Sergio Perez didn’t need to scroll far to find the first message after his Formula 1 comeback was announced. It was from Max Verstappen.

Perez, who left Red Bull at the end of last season, will return to the grid in 2026 as one half of Cadillac’s debut F1 line-up alongside Valtteri Bottas. The Mexican admits he expected a few “welcome back” texts. He didn’t expect his phone to melt.

“I was surprised,” Perez said after the Cadillac news dropped. “A lot of drivers messaged me. They seemed to miss me. I would say the first one was Max. Max was straight on… team-mates, Gasly, Franco [Colapinto], they did send me a message. We have a group where they posted the message, so it was nice to see they’re happy to see me back.”

The Verstappen-Perez dynamic was always more human than headline writers liked to admit, and the reigning World Champion backed that up at Zandvoort when asked about his former team-mate’s return.

“Quickly, when I saw the news come out, I sent a message to him,” Verstappen told reporters. “I’m very happy for him that he got a seat. He’s a great guy, and we always got along very well, so I’m happy to see him back on the grid. How he’s going to perform will also depend on how good the car is… but it’s a new opportunity, and I’m sure he’s very excited for it.”

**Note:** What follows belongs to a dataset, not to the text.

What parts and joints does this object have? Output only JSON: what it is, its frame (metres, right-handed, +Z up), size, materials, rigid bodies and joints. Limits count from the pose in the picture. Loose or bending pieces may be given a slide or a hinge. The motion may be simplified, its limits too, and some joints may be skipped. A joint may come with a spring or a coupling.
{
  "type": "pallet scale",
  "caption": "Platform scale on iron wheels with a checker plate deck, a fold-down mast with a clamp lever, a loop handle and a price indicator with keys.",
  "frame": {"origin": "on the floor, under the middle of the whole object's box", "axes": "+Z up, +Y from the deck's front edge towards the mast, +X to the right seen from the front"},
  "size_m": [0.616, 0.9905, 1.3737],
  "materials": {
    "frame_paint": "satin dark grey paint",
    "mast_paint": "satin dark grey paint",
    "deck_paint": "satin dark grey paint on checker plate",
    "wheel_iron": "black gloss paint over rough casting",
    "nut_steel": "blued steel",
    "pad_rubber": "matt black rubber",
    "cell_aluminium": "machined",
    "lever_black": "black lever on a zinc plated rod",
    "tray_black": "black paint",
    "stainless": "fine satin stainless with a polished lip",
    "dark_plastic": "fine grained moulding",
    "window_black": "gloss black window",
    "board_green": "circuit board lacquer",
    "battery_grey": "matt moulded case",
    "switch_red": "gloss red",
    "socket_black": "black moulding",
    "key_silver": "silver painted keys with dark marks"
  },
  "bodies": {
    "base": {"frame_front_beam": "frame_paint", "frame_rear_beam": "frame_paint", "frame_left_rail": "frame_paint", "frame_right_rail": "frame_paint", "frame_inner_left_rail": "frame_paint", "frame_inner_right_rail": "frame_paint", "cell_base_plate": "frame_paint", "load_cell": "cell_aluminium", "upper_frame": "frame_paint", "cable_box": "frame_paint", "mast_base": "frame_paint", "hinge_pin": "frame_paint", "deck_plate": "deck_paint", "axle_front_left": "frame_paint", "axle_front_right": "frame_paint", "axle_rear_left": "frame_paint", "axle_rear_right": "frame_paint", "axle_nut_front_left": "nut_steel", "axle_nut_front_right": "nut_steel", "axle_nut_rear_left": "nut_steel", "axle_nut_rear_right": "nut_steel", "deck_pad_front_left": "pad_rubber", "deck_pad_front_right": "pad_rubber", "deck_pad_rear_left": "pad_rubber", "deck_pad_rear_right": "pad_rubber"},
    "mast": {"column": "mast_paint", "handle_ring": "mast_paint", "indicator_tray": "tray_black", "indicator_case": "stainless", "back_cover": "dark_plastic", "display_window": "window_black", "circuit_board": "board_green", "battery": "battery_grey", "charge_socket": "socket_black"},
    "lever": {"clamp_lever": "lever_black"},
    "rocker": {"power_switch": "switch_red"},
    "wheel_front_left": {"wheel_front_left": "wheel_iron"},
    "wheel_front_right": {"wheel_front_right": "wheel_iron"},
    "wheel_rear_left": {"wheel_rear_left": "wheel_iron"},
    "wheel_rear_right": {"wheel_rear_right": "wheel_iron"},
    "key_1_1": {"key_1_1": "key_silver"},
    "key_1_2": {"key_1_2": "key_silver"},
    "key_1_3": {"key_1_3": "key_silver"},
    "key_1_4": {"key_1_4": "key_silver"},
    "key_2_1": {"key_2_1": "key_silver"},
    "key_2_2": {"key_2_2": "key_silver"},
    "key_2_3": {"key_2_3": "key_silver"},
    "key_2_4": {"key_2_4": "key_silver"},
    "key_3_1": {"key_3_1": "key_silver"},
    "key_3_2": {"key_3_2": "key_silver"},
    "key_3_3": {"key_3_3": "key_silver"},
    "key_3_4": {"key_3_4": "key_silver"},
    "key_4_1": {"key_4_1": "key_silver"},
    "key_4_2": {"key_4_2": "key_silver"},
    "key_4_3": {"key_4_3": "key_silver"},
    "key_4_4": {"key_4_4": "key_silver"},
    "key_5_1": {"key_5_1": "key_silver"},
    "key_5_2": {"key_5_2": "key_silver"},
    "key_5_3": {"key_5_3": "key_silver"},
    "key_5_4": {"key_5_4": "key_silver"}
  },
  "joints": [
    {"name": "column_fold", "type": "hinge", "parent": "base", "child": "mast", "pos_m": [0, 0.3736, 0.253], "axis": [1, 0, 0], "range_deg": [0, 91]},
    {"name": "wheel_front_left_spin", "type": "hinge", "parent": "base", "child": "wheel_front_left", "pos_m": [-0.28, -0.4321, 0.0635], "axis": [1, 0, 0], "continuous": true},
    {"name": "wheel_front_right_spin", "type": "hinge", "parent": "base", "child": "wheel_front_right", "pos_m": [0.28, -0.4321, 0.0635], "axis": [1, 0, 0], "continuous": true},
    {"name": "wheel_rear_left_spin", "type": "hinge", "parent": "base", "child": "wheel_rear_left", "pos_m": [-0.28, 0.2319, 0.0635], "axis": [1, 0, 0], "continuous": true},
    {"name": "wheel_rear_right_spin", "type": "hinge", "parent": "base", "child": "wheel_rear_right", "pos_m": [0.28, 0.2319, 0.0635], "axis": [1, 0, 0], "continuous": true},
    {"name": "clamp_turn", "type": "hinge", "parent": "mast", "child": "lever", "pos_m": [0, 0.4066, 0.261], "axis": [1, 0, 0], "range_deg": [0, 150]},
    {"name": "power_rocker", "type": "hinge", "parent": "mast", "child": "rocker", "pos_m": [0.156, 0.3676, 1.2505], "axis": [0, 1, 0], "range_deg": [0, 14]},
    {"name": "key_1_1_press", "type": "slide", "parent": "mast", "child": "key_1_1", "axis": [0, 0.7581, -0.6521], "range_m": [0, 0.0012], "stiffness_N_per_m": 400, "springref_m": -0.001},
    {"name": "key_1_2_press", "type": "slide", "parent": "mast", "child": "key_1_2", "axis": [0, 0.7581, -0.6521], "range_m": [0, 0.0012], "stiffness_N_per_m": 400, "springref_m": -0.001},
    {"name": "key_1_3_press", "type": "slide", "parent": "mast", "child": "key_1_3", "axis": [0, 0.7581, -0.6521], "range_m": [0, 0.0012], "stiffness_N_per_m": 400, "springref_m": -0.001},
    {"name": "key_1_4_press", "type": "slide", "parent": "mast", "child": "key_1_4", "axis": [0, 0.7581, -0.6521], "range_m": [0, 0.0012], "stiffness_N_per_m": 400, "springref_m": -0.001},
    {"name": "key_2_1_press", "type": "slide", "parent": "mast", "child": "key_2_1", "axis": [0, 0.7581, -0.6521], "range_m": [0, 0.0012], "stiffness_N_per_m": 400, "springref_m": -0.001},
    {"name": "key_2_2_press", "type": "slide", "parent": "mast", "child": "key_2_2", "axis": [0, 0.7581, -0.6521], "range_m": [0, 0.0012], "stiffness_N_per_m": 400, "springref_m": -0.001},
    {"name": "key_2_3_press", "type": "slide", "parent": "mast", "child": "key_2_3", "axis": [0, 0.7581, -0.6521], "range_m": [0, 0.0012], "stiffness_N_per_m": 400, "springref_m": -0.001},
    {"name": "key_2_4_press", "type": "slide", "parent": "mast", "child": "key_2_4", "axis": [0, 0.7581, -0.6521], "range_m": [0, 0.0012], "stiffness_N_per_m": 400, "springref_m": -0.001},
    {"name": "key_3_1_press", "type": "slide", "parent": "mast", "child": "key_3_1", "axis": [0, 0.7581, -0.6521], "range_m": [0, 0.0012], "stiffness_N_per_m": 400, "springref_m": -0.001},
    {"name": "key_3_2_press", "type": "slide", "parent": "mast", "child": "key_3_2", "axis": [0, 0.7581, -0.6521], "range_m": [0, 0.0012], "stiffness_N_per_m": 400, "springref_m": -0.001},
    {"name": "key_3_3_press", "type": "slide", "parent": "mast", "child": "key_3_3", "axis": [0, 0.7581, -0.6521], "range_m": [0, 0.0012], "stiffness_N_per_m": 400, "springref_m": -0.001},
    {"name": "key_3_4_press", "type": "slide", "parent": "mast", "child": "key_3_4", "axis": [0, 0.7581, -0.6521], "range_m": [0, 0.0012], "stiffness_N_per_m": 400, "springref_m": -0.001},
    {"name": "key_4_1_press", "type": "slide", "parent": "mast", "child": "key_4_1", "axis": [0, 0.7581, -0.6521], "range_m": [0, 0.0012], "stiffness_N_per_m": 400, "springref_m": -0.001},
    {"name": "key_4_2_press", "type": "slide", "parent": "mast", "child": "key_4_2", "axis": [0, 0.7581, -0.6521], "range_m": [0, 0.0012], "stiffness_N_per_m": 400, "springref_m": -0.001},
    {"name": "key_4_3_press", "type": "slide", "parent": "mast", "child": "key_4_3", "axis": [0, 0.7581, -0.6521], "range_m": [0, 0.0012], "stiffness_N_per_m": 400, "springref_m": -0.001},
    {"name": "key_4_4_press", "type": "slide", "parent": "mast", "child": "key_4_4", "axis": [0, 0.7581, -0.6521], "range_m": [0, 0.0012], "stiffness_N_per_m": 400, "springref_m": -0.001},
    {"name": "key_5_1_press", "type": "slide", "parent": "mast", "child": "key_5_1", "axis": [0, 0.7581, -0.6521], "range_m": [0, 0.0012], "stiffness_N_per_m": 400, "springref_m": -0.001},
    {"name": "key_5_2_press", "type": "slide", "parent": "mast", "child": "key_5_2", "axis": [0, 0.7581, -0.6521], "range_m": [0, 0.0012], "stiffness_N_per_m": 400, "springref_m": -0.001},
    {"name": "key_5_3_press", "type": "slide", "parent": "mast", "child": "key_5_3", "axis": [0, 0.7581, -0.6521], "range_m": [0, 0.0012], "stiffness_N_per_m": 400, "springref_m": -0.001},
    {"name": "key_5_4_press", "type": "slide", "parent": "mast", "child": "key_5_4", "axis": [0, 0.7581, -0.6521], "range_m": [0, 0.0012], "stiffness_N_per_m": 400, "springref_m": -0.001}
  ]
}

Cadillac’s 2026 driver choice is deliberately low-drama, high-experience. In Perez and Bottas, the American marque has assembled one of the most seasoned pairings on the grid for the first year of the new project, and that matters when you’re starting from nothing. Those early laps, those first feedback loops, the brutal honesty on what works and what doesn’t—this is where grey hair beats raw speed nine times out of ten.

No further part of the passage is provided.